## Instructions for the task
Copy out all the entries exactly.
____ Provided information
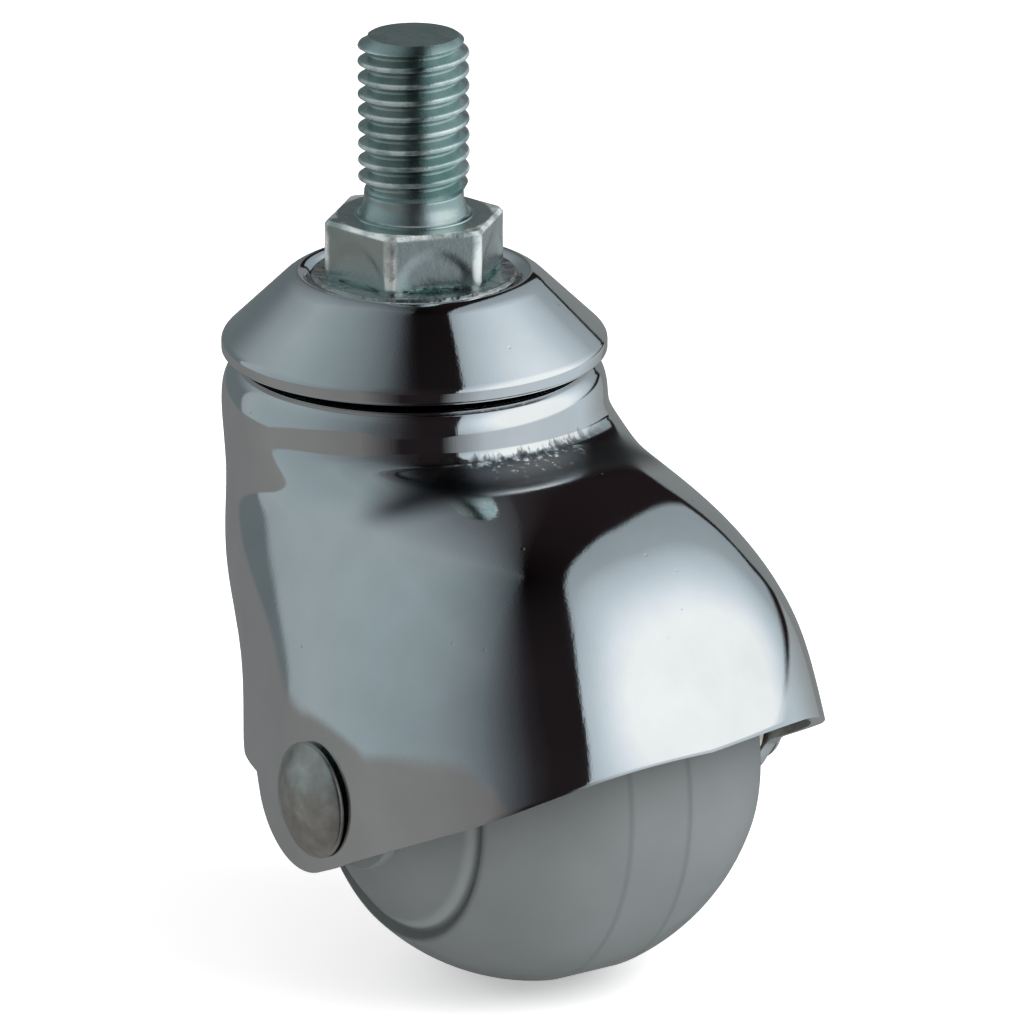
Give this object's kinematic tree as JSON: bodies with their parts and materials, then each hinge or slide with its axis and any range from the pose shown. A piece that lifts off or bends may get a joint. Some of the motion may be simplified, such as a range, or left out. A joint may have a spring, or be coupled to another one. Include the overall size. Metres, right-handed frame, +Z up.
{
  "type": "ball castor",
  "caption": "Hooded ball castor with a threaded stem, hexagon and conical cap over a swivel race, a chromed one-piece hood and a grey ball wheel on a riveted axle.",
  "frame": {"origin": "centre of the hexagon's flat top face, on the swivel axis, where the castor seats against what it is screwed into", "axes": "+Z up the threaded stud, +X from the swivel axis towards the wheel and the front of the hood, Y along the axle with the far head at +Y"},
  "size_m": [0.0622, 0.0502, 0.0811],
  "materials": {
    "zinc_steel": "bright zinc with a blue-green passivation",
    "chrome_plate": "polished chrome plate",
    "race_steel": "dark oiled steel",
    "ball_steel": "polished bearing steel",
    "nickel_steel": "dull nickel plate with fine pits",
    "nylon": "natural nylon",
    "wheel_plastic": "satin grey plastic"
  },
  "bodies": {
    "stem_head": {"stem": "zinc_steel", "cap": "chrome_plate", "upper_race": "race_steel", "lower_race": "race_steel"},
    "upper_ball_row": {"upper_ball_01": "ball_steel", "upper_ball_02": "ball_steel", "upper_ball_03": "ball_steel", "upper_ball_04": "ball_steel", "upper_ball_05": "ball_steel", "upper_ball_06": "ball_steel", "upper_ball_07": "ball_steel", "upper_ball_08": "ball_steel", "upper_ball_09": "ball_steel", "upper_ball_10": "ball_steel", "upper_ball_11": "ball_steel", "upper_ball_12": "ball_steel", "upper_ball_13": "ball_steel", "upper_ball_14": "ball_steel", "upper_ball_15": "ball_steel"},
    "lower_ball_row": {"lower_ball_01": "ball_steel", "lower_ball_02": "ball_steel", "lower_ball_03": "ball_steel", "lower_ball_04": "ball_steel", "lower_ball_05": "ball_steel", "lower_ball_06": "ball_steel", "lower_ball_07": "ball_steel", "lower_ball_08": "ball_steel", "lower_ball_09": "ball_steel", "lower_ball_10": "ball_steel", "lower_ball_11": "ball_steel", "lower_ball_12": "ball_steel", "lower_ball_13": "ball_steel"},
    "hood_fork": {"hood": "chrome_plate", "axle": "nickel_steel", "axle_sleeve": "race_steel", "thrust_washer_near": "nylon", "thrust_washer_far": "nylon"},
    "ball_wheel": {"wheel": "wheel_plastic"}
  },
  "joints": [
    {"name": "swivel", "type": "hinge", "parent": "stem_head", "child": "hood_fork", "pos_m": [0, 0, -0.0144], "axis": [0, 0, 1], "continuous": true},
    {"name": "upper_balls_orbit", "type": "hinge", "parent": "stem_head", "child": "upper_ball_row", "pos_m": [0, 0, -0.01113], "axis": [0, 0, 1], "continuous": true},
    {"name": "lower_balls_orbit", "type": "hinge", "parent": "stem_head", "child": "lower_ball_row", "pos_m": [0, 0, -0.01587], "axis": [0, 0, 1], "continuous": true},
    {"name": "wheel_spin", "type": "hinge", "parent": "hood_fork", "child": "ball_wheel", "pos_m": [0.0193, 0, -0.0446], "axis": [0, 1, 0], "continuous": true}
  ],
  "couplings": [
    {"joint": "upper_balls_orbit", "follows": "swivel", "ratio": 0.5},
    {"joint": "lower_balls_orbit", "follows": "swivel", "ratio": 0.5}
  ]
}
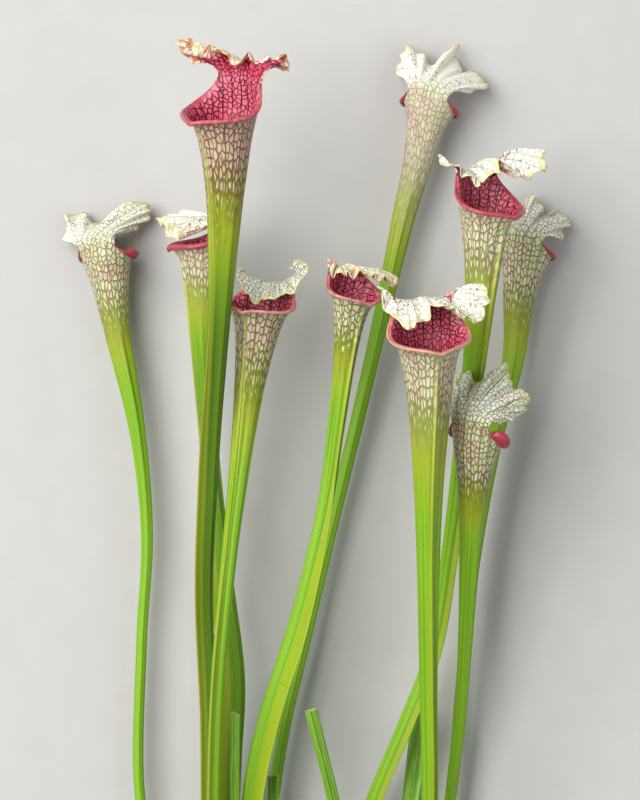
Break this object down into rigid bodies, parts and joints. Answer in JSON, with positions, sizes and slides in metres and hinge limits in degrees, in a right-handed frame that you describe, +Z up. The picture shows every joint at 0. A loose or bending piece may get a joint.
________
## Answer to this exercise
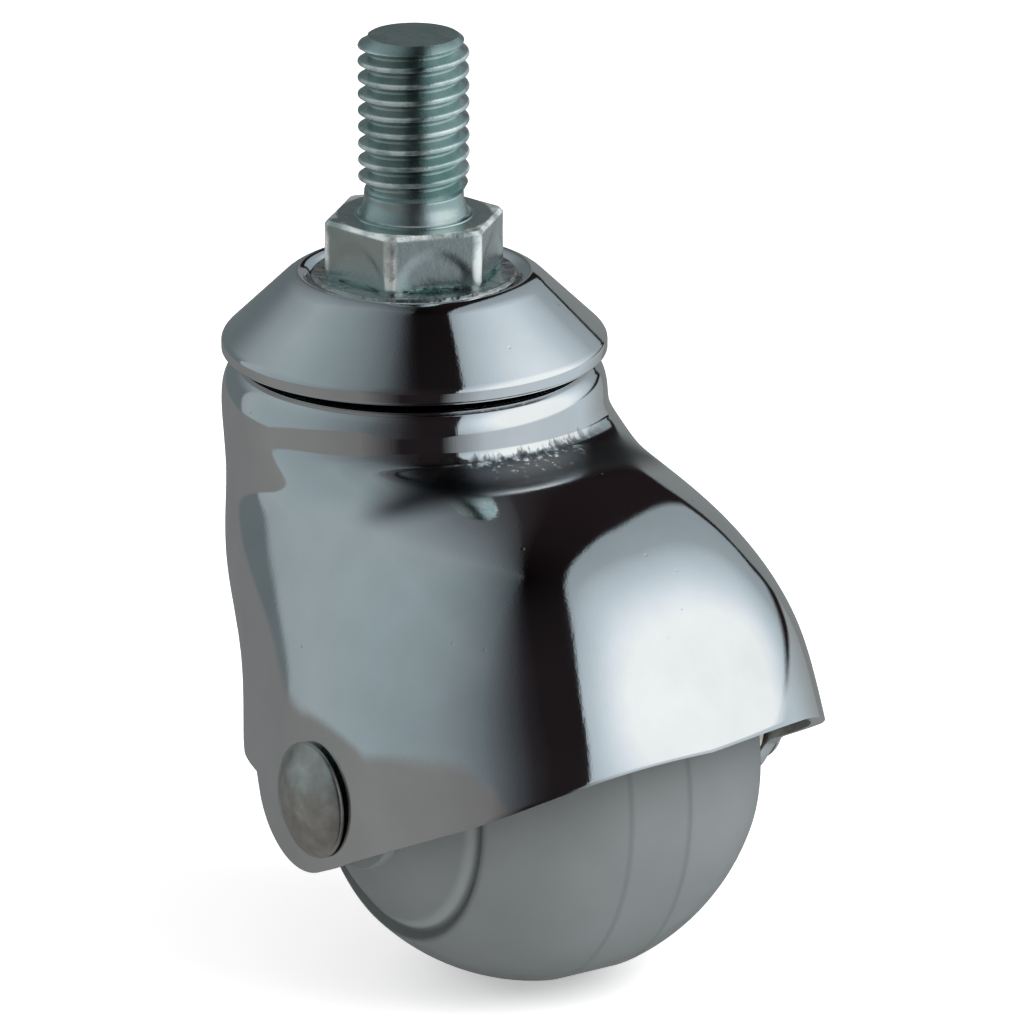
Give this object's kinematic tree as JSON: bodies with their parts and materials, then each hinge or slide with its axis and any range from the pose shown. A piece that lifts off or bends may get a joint. Some of the motion may be simplified, such as a range, or left out. A joint may have a spring, or be coupled to another one. Include the overall size. Metres, right-handed frame, +Z up.
{
  "type": "ball castor",
  "caption": "Hooded ball castor with a threaded stem, hexagon and conical cap over a swivel race, a chromed one-piece hood and a grey ball wheel on a riveted axle.",
  "frame": {"origin": "centre of the hexagon's flat top face, on the swivel axis, where the castor seats against what it is screwed into", "axes": "+Z up the threaded stud, +X from the swivel axis towards the wheel and the front of the hood, Y along the axle with the far head at +Y"},
  "size_m": [0.0622, 0.0502, 0.0811],
  "materials": {
    "zinc_steel": "bright zinc with a blue-green passivation",
    "chrome_plate": "polished chrome plate",
    "race_steel": "dark oiled steel",
    "ball_steel": "polished bearing steel",
    "nickel_steel": "dull nickel plate with fine pits",
    "nylon": "natural nylon",
    "wheel_plastic": "satin grey plastic"
  },
  "bodies": {
    "stem_head": {"stem": "zinc_steel", "cap": "chrome_plate", "upper_race": "race_steel", "lower_race": "race_steel"},
    "upper_ball_row": {"upper_ball_01": "ball_steel", "upper_ball_02": "ball_steel", "upper_ball_03": "ball_steel", "upper_ball_04": "ball_steel", "upper_ball_05": "ball_steel", "upper_ball_06": "ball_steel", "upper_ball_07": "ball_steel", "upper_ball_08": "ball_steel", "upper_ball_09": "ball_steel", "upper_ball_10": "ball_steel", "upper_ball_11": "ball_steel", "upper_ball_12": "ball_steel", "upper_ball_13": "ball_steel", "upper_ball_14": "ball_steel", "upper_ball_15": "ball_steel"},
    "lower_ball_row": {"lower_ball_01": "ball_steel", "lower_ball_02": "ball_steel", "lower_ball_03": "ball_steel", "lower_ball_04": "ball_steel", "lower_ball_05": "ball_steel", "lower_ball_06": "ball_steel", "lower_ball_07": "ball_steel", "lower_ball_08": "ball_steel", "lower_ball_09": "ball_steel", "lower_ball_10": "ball_steel", "lower_ball_11": "ball_steel", "lower_ball_12": "ball_steel", "lower_ball_13": "ball_steel"},
    "hood_fork": {"hood": "chrome_plate", "axle": "nickel_steel", "axle_sleeve": "race_steel", "thrust_washer_near": "nylon", "thrust_washer_far": "nylon"},
    "ball_wheel": {"wheel": "wheel_plastic"}
  },
  "joints": [
    {"name": "swivel", "type": "hinge", "parent": "stem_head", "child": "hood_fork", "pos_m": [0, 0, -0.0144], "axis": [0, 0, 1], "continuous": true},
    {"name": "upper_balls_orbit", "type": "hinge", "parent": "stem_head", "child": "upper_ball_row", "pos_m": [0, 0, -0.01113], "axis": [0, 0, 1], "continuous": true},
    {"name": "lower_balls_orbit", "type": "hinge", "parent": "stem_head", "child": "lower_ball_row", "pos_m": [0, 0, -0.01587], "axis": [0, 0, 1], "continuous": true},
    {"name": "wheel_spin", "type": "hinge", "parent": "hood_fork", "child": "ball_wheel", "pos_m": [0.0193, 0, -0.0446], "axis": [0, 1, 0], "continuous": true}
  ],
  "couplings": [
    {"joint": "upper_balls_orbit", "follows": "swivel", "ratio": 0.5},
    {"joint": "lower_balls_orbit", "follows": "swivel", "ratio": 0.5}
  ]
}
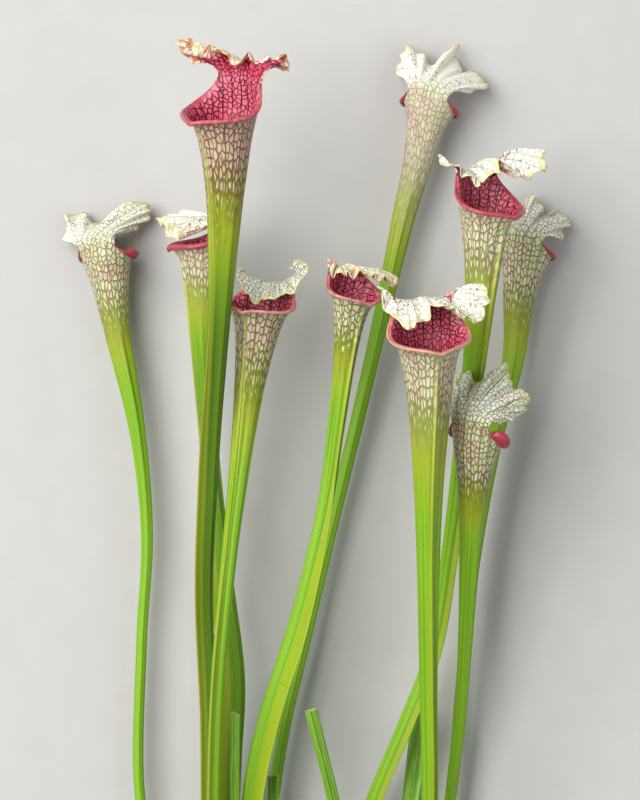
Break this object down into rigid bodies, parts and joints. Answer in JSON, with positions, sizes and slides in metres and hinge limits in degrees, in a right-handed frame that you describe, +Z up. The picture shows every joint at 0. A loose or bending piece may get a joint.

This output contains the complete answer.